**** DATA SEGMENT

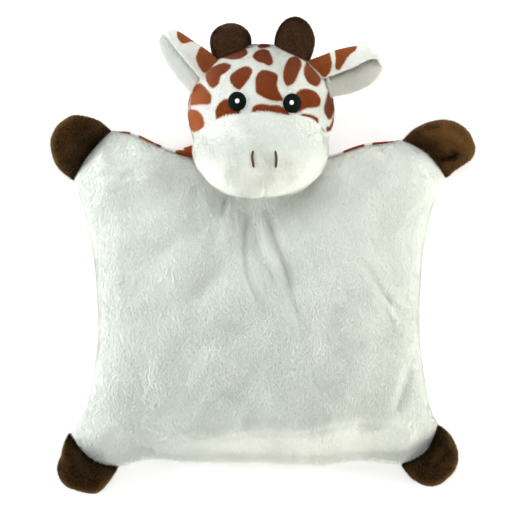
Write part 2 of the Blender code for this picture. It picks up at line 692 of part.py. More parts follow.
def build_horn(side, frame, form):
    """A round stuffed horn whose cover and filling are cut to the crown that they stand on."""
    across, up, height_share, lean = horn_shares[side]
    direction = np.array((across * SKULL_HALF_WIDTH, up * SKULL_TOP_LENGTH + HEAD_CORE_BELOW_SKULL,
                          -HEAD_CORE_BEFORE_SKULL))
    base = head_points(direction / np.linalg.norm(direction))
    axis = Vector((lean, 1.0, horn_tilt_share))
    height = HORN_HEIGHT * height_share
    root = HORN_RADIUS * horn_root_share
    profile = dome_profile(HORN_RADIUS, height, HORN_SHOULDER_HEIGHT, root, HORN_ROOT_DEPTH)
    cover = turned(side + "_horn_cover", profile, "dark brown plush", frame)
    cloth = cover.modifiers.new("cloth thickness", "SOLIDIFY")
    cloth.thickness = PLUSH
    cloth.offset = -1.0
    inner = PLUSH + FILL_GAP
    profile = dome_profile(HORN_RADIUS - inner, height - inner, HORN_SHOULDER_HEIGHT, root - inner,
                           HORN_ROOT_DEPTH)
    filling = turned(side + "_horn_filling", profile + [(0.0, -HORN_ROOT_DEPTH)], "polyester filling", frame)
    for obj in (cover, filling):
        obj.location = base - NECK
        obj.rotation_euler = axis.to_track_quat("Z", "X").to_euler()
        cut(obj, form)


def ear_grid(length_share, upper_side):
    """The ear's middle surface in its hinge frame: a blunt leaf whose upper edge turns over forward.

    The cloth's slope across the ear comes first. It starts below 0, which makes the trough, and
    turns through the fold's angle near the upper edge. Summed up, it gives a curve, which is
    scaled to the leaf's width. The trough's floor lies on the hinge frame's plane.
    """
    out = np.linspace(0.0, 1.0, EAR_ROWS + 1)[:, None]
    along = np.linspace(0.0, 1.0, EAR_COLUMNS * CURVE_STEPS + 1)[None, :]
    swell = smooth_step(0.0, ear_swell_share, out)
    half_width = EAR_ROOT_HALF_WIDTH + (EAR_HALF_WIDTH - EAR_ROOT_HALF_WIDTH) * swell
    half_width = half_width * np.sqrt(1.0 - ear_taper_share * out ** 2)
    tip, lessened = ear_tip_fold_shares
    opening = smooth_step(*ear_open_shares, out) * (1.0 - lessened * smooth_step(tip, 1.0, out))
    trough = 1.0 - smooth_step(0.0, ear_lip_shares[0], along)
    slope = opening * (EAR_FOLD_ANGLE * smooth_step(*ear_lip_shares, along) - EAR_TROUGH_ANGLE * trough)
    steps = np.stack((np.cos(np.radians(slope)), np.sin(np.radians(slope))), axis=-1)
    curve = np.cumsum((steps[:, 1:] + steps[:, :-1]) / 2.0, axis=1)
    curve = np.concatenate((np.zeros_like(curve[:, :1]), curve), axis=1)
    x, z = np.moveaxis(curve, -1, 0)
    scale = 2.0 * half_width / x.max(axis=1, keepdims=True)
    x = (x * scale - half_width)[:, ::CURVE_STEPS]
    z = ((z - z.min(axis=1, keepdims=True)) * scale)[:, ::CURVE_STEPS]
    if upper_side < 0:
        x, z = -x[:, ::-1], z[:, ::-1]
    reach = EAR_LENGTH * length_share * out * np.sqrt(1.0 - ear_tip_share * (x / half_width) ** 2)
    return np.stack((x, EAR_SEAM_RADIUS + SEAT_GAP + reach, z), axis=-1)


def grid_normals(points):
    """Unit normals of a grid: the steps along its columns crossed with those along its rows."""
    normals = np.cross(np.gradient(points, axis=1), np.gradient(points, axis=0))
    return normals / np.linalg.norm(normals, axis=-1, keepdims=True)


def build_ear(side, head_frame):
    """An ear of two cloths, spotted behind and white in front, that folds on its root seam."""
    root, way, length_share, upper_side = ear_shares[side]
    direction = np.array(root) / np.linalg.norm(root)
    point = head_points(direction)
    normal = surface_normal(point)
    origin = point + normal * (EAR_SEAM_RADIUS + SEAT_GAP)
    along = np.cross(normal, (0.0, 0.0, 1.0))
    frame = hinge_frame(side + "_ear_hinge", origin, along, normal, head_frame)
    way = np.array(way) / np.linalg.norm(way)
    local = frame.matrix_world.to_3x3().transposed() @ Vector(way)
    points = ear_grid(length_share, upper_side)
    reach = points[..., 1:2]
    sheared = points + reach * np.array((local.x / local.y, 0.0, local.z / local.y))
    half_gap = grid_normals(sheared) * SEAM_GAP / 2.0
    cloth_shell(side + "_ear_inner_panel", sheared + half_gap, EAR_CLOTH, 1.0, "white plush", frame,
                split=True)
    cloth_shell(side + "_ear_outer_panel", sheared - half_gap, EAR_CLOTH, -1.0, "spotted plush", frame,
                split=True)
    seam_roll(side + "_ear_seam", EAR_SEAM_RADIUS, EAR_ROOT_HALF_WIDTH, "white thread", frame)


def disc(name, radius, thickness, point, normal, finish, frame, segments=20):
    """A flat embroidered disc with its rim rounded off, lying on the face."""
    shape = bmesh.new()
    bmesh.ops.create_cone(shape, cap_ends=True, segments=segments, radius1=radius, radius2=radius,
                          depth=thickness)
    obj = add_bmesh(name, shape, finish, frame)
    obj.location = point + normal * thickness / 2.0 - NECK
    obj.rotation_euler = Vector(normal).to_track_quat("Z", "Y").to_euler()
    bevel = obj.modifiers.new("rounded rim", "BEVEL")
    bevel.width = thickness * eye_rim_share
    bevel.segments = 1
    bevel.limit_method = "ANGLE"


def build_eye(side, frame):
    """An embroidered eye with a small raised highlight."""
    point, normal = face_point(eye_shares[side])
    seat = point + normal * SEAT_GAP
    disc(side + "_eye", EYE_RADIUS, EYE_THICKNESS, seat, normal, "black thread", frame)
    top = seat + normal * (EYE_THICKNESS + SEAT_GAP)
    disc(side + "_eye_highlight", EYE_HIGHLIGHT_RADIUS, EYE_HIGHLIGHT_THICKNESS, top, normal,
         "white thread", frame, segments=14)


def build_nostril(side, frame):
    """A nostril stitch: a thin thread bar that follows the muzzle."""
    across, up = nostril_shares[side]
    length = NOSTRIL_LENGTH / SKULL_TOP_LENGTH
    places = [(across, up + length * (step / NOSTRIL_STEPS - 0.5)) for step in range(NOSTRIL_STEPS + 1)]
    curve = bpy.data.curves.new(side + "_nostril", "CURVE")
    curve.dimensions = "3D"
    curve.bevel_depth = NOSTRIL_RADIUS
    curve.bevel_resolution = 1
    curve.use_fill_caps = True
    spline = curve.splines.new("POLY")
    spline.points.add(len(places) - 1)
    for knot, place in zip(spline.points, places):
        point, normal = face_point(place)
        knot.co = (*(point + normal * (SEAT_GAP + NOSTRIL_RADIUS) - NECK), 1.0)
    curve.materials.append(material("brown thread"))
    obj = bpy.data.objects.new(side + "_nostril", curve)
    PARTS.objects.link(obj)
    obj.parent = frame


def main():
    """Build the cushion and its paws, then the head and what is sewn to it."""
    build_cushion()
    for corner in corner_seam_shares:
        build_paw(corner)
    head_frame = hinge_frame("neck_hinge", NECK, (1.0, 0.0, 0.0), (0.0, 1.0, 0.0))
    form, groove = build_head_cutters(head_frame)
    build_head(head_frame, groove)
    for side in ("left", "right"):
        build_horn(side, head_frame, form)
        build_ear(side, head_frame)
        build_eye(side, head_frame)
        build_nostril(side, head_frame)
    bpy.context.view_layer.update()


main()
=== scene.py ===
"""Looks of a giraffe comfort cushion: its plush, folds, spots and stitching, the light and the camera.

The toy lies on its back with its face up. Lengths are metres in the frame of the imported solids:
+Z is up, +Y runs towards the head, and the origin is on the table under the middle of the cushion.
Each cloth is a function of two parameters on a grid, worked out as whole arrays.
"""

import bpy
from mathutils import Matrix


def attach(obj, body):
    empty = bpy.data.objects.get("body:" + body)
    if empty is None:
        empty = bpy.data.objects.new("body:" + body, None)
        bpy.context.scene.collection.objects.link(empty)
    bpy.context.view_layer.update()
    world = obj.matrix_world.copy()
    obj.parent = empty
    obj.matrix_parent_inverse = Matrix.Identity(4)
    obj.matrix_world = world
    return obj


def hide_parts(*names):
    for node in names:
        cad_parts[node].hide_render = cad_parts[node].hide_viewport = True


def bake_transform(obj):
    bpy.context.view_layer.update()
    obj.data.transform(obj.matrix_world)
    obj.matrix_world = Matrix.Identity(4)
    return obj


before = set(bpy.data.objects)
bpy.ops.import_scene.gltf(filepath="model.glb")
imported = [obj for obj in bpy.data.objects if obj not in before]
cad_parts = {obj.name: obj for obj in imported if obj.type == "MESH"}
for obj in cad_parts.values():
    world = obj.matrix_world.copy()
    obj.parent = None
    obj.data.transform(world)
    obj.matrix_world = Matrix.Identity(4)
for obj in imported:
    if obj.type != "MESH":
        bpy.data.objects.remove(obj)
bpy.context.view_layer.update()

import logging
import math
from dataclasses import dataclass, field
from enum import Enum
from typing import Any, Callable, ClassVar, Sequence

import bmesh
import bpy
import numpy as np
from mathutils import Vector

LOG = logging.getLogger("giraffe_comfort_cushion")
Array = np.ndarray
Pair = tuple[float, float]
Triple = tuple[float, float, float]
Outline = tuple[Pair, ...]
Wave = tuple[float, float, int]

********

▸ THE REQUEST
Your task is to repeat the lines from the one containing "build_eye(side, head_frame)" to the one containing "from mathutils import Matrix", both lines included. Leave out every other line.

▸ WORKED SOLUTION
        build_eye(side, head_frame)
        build_nostril(side, head_frame)
    bpy.context.view_layer.update()


main()
=== scene.py ===
"""Looks of a giraffe comfort cushion: its plush, folds, spots and stitching, the light and the camera.

The toy lies on its back with its face up. Lengths are metres in the frame of the imported solids:
+Z is up, +Y runs towards the head, and the origin is on the table under the middle of the cushion.
Each cloth is a function of two parameters on a grid, worked out as whole arrays.
"""

import bpy
from mathutils import Matrix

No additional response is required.